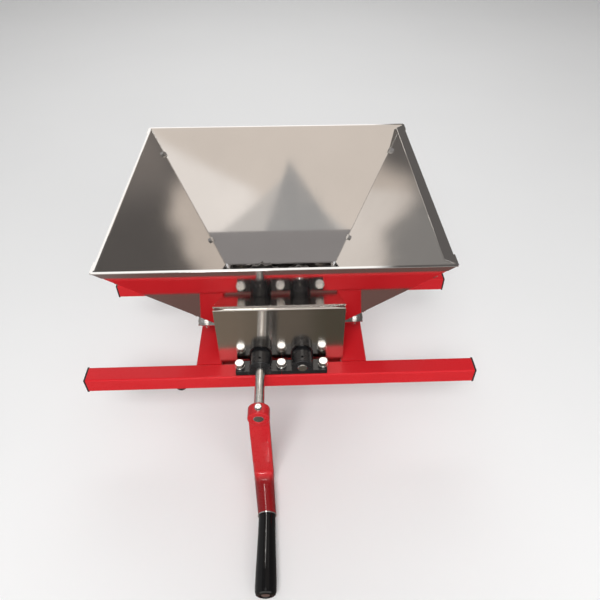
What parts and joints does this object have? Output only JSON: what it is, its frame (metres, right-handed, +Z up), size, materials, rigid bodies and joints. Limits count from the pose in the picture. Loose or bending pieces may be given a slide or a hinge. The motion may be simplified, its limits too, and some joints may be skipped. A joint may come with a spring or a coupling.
{
  "type": "apple scratter",
  "caption": "Hand cranked fruit mill: sheet steel hopper over geared toothed rotors on a red tube frame that lies across a bucket or barrel.",
  "frame": {"origin": "middle of the front rail's underside, the face that lies on the rim of the bucket", "axes": "+X to the right seen from the crank side, +Y from the crank side to the back along the shafts, +Z up"},
  "size_m": [0.452, 0.4458, 0.3154],
  "materials": {
    "red_paint": "glossy red powder coat",
    "cap_plastic": "black moulded plastic",
    "stop_rubber": "black rubber",
    "hopper_sheet": "mirror polished stainless sheet",
    "mill_sheet": "polished stainless sheet",
    "guard_sheet": "mirror polished stainless sheet",
    "fastener": "bright zinc plated steel",
    "block_nylon": "glossy black moulded nylon",
    "shaft_steel": "turned steel",
    "rotor_steel": "cut stainless plate",
    "spacer_steel": "turned steel",
    "gear_steel": "cut steel",
    "crank_paint": "glossy red paint",
    "grip_plastic": "glossy black moulded plastic"
  },
  "bodies": {
    "frame": {"front_rail": "red_paint", "rear_rail": "red_paint", "left_cross_tube": "red_paint", "right_cross_tube": "red_paint", "rail_end_caps": "cap_plastic", "rubber_feet": "stop_rubber", "mill_front_plate": "mill_sheet", "mill_rear_plate": "mill_sheet", "mill_left_plate": "mill_sheet", "mill_right_plate": "mill_sheet", "left_guide_plate": "mill_sheet", "right_guide_plate": "mill_sheet", "mill_box_screws": "fastener", "mill_box_nuts": "fastener", "hopper_front_wall": "hopper_sheet", "hopper_back_wall": "hopper_sheet", "hopper_left_wall": "hopper_sheet", "hopper_right_wall": "hopper_sheet", "hopper_seam_screws": "fastener", "hopper_seam_nuts": "fastener", "hopper_flange_bolts": "fastener", "hopper_flange_washers": "fastener", "hopper_flange_nuts": "fastener", "gear_guard": "guard_sheet", "guard_screws": "fastener", "guard_nuts": "fastener", "front_left_bearing_block": "block_nylon", "front_right_bearing_block": "block_nylon", "rear_left_bearing_block": "block_nylon", "rear_right_bearing_block": "block_nylon", "front_bearing_bolts": "fastener", "front_bearing_washers": "fastener", "front_bearing_nuts": "fastener", "rear_bearing_bolts": "fastener", "rear_bearing_washers": "fastener", "rear_bearing_nuts": "fastener"},
    "drive": {"drive_shaft": "shaft_steel", "drive_rotor_discs": "rotor_steel", "drive_rotor_spacers": "spacer_steel", "drive_gear": "gear_steel", "drive_gear_pin": "fastener", "crank_arm": "crank_paint", "crank_set_screw": "fastener", "handle_spindle": "fastener", "handle_washer": "fastener"},
    "driven": {"driven_shaft": "shaft_steel", "driven_rotor_discs": "rotor_steel", "driven_rotor_spacers": "spacer_steel", "driven_gear": "gear_steel", "driven_gear_pin": "fastener"},
    "grip": {"handle_grip": "grip_plastic"}
  },
  "joints": [
    {"name": "drive_spin", "type": "hinge", "parent": "frame", "child": "drive", "pos_m": [-0.024, 0, 0.0305], "axis": [0, 1, 0], "continuous": true},
    {"name": "driven_spin", "type": "hinge", "parent": "frame", "child": "driven", "pos_m": [0.024, 0, 0.0305], "axis": [0, 1, 0], "continuous": true},
    {"name": "grip_spin", "type": "hinge", "parent": "drive", "child": "grip", "pos_m": [-0.0204, -0.159, -0.0995], "axis": [0, 1, 0], "continuous": true}
  ],
  "couplings": [
    {"joint": "driven_spin", "follows": "drive_spin", "ratio": -1}
  ]
}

-- REQUIREMENTS --
Give the listing again, word for word.

-- SOLVED EXERCISE --
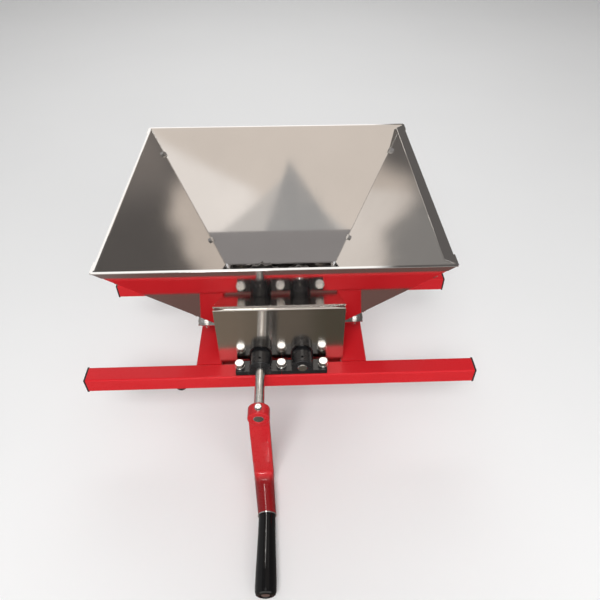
What parts and joints does this object have? Output only JSON: what it is, its frame (metres, right-handed, +Z up), size, materials, rigid bodies and joints. Limits count from the pose in the picture. Loose or bending pieces may be given a slide or a hinge. The motion may be simplified, its limits too, and some joints may be skipped. A joint may come with a spring or a coupling.
{
  "type": "apple scratter",
  "caption": "Hand cranked fruit mill: sheet steel hopper over geared toothed rotors on a red tube frame that lies across a bucket or barrel.",
  "frame": {"origin": "middle of the front rail's underside, the face that lies on the rim of the bucket", "axes": "+X to the right seen from the crank side, +Y from the crank side to the back along the shafts, +Z up"},
  "size_m": [0.452, 0.4458, 0.3154],
  "materials": {
    "red_paint": "glossy red powder coat",
    "cap_plastic": "black moulded plastic",
    "stop_rubber": "black rubber",
    "hopper_sheet": "mirror polished stainless sheet",
    "mill_sheet": "polished stainless sheet",
    "guard_sheet": "mirror polished stainless sheet",
    "fastener": "bright zinc plated steel",
    "block_nylon": "glossy black moulded nylon",
    "shaft_steel": "turned steel",
    "rotor_steel": "cut stainless plate",
    "spacer_steel": "turned steel",
    "gear_steel": "cut steel",
    "crank_paint": "glossy red paint",
    "grip_plastic": "glossy black moulded plastic"
  },
  "bodies": {
    "frame": {"front_rail": "red_paint", "rear_rail": "red_paint", "left_cross_tube": "red_paint", "right_cross_tube": "red_paint", "rail_end_caps": "cap_plastic", "rubber_feet": "stop_rubber", "mill_front_plate": "mill_sheet", "mill_rear_plate": "mill_sheet", "mill_left_plate": "mill_sheet", "mill_right_plate": "mill_sheet", "left_guide_plate": "mill_sheet", "right_guide_plate": "mill_sheet", "mill_box_screws": "fastener", "mill_box_nuts": "fastener", "hopper_front_wall": "hopper_sheet", "hopper_back_wall": "hopper_sheet", "hopper_left_wall": "hopper_sheet", "hopper_right_wall": "hopper_sheet", "hopper_seam_screws": "fastener", "hopper_seam_nuts": "fastener", "hopper_flange_bolts": "fastener", "hopper_flange_washers": "fastener", "hopper_flange_nuts": "fastener", "gear_guard": "guard_sheet", "guard_screws": "fastener", "guard_nuts": "fastener", "front_left_bearing_block": "block_nylon", "front_right_bearing_block": "block_nylon", "rear_left_bearing_block": "block_nylon", "rear_right_bearing_block": "block_nylon", "front_bearing_bolts": "fastener", "front_bearing_washers": "fastener", "front_bearing_nuts": "fastener", "rear_bearing_bolts": "fastener", "rear_bearing_washers": "fastener", "rear_bearing_nuts": "fastener"},
    "drive": {"drive_shaft": "shaft_steel", "drive_rotor_discs": "rotor_steel", "drive_rotor_spacers": "spacer_steel", "drive_gear": "gear_steel", "drive_gear_pin": "fastener", "crank_arm": "crank_paint", "crank_set_screw": "fastener", "handle_spindle": "fastener", "handle_washer": "fastener"},
    "driven": {"driven_shaft": "shaft_steel", "driven_rotor_discs": "rotor_steel", "driven_rotor_spacers": "spacer_steel", "driven_gear": "gear_steel", "driven_gear_pin": "fastener"},
    "grip": {"handle_grip": "grip_plastic"}
  },
  "joints": [
    {"name": "drive_spin", "type": "hinge", "parent": "frame", "child": "drive", "pos_m": [-0.024, 0, 0.0305], "axis": [0, 1, 0], "continuous": true},
    {"name": "driven_spin", "type": "hinge", "parent": "frame", "child": "driven", "pos_m": [0.024, 0, 0.0305], "axis": [0, 1, 0], "continuous": true},
    {"name": "grip_spin", "type": "hinge", "parent": "drive", "child": "grip", "pos_m": [-0.0204, -0.159, -0.0995], "axis": [0, 1, 0], "continuous": true}
  ],
  "couplings": [
    {"joint": "driven_spin", "follows": "drive_spin", "ratio": -1}
  ]
}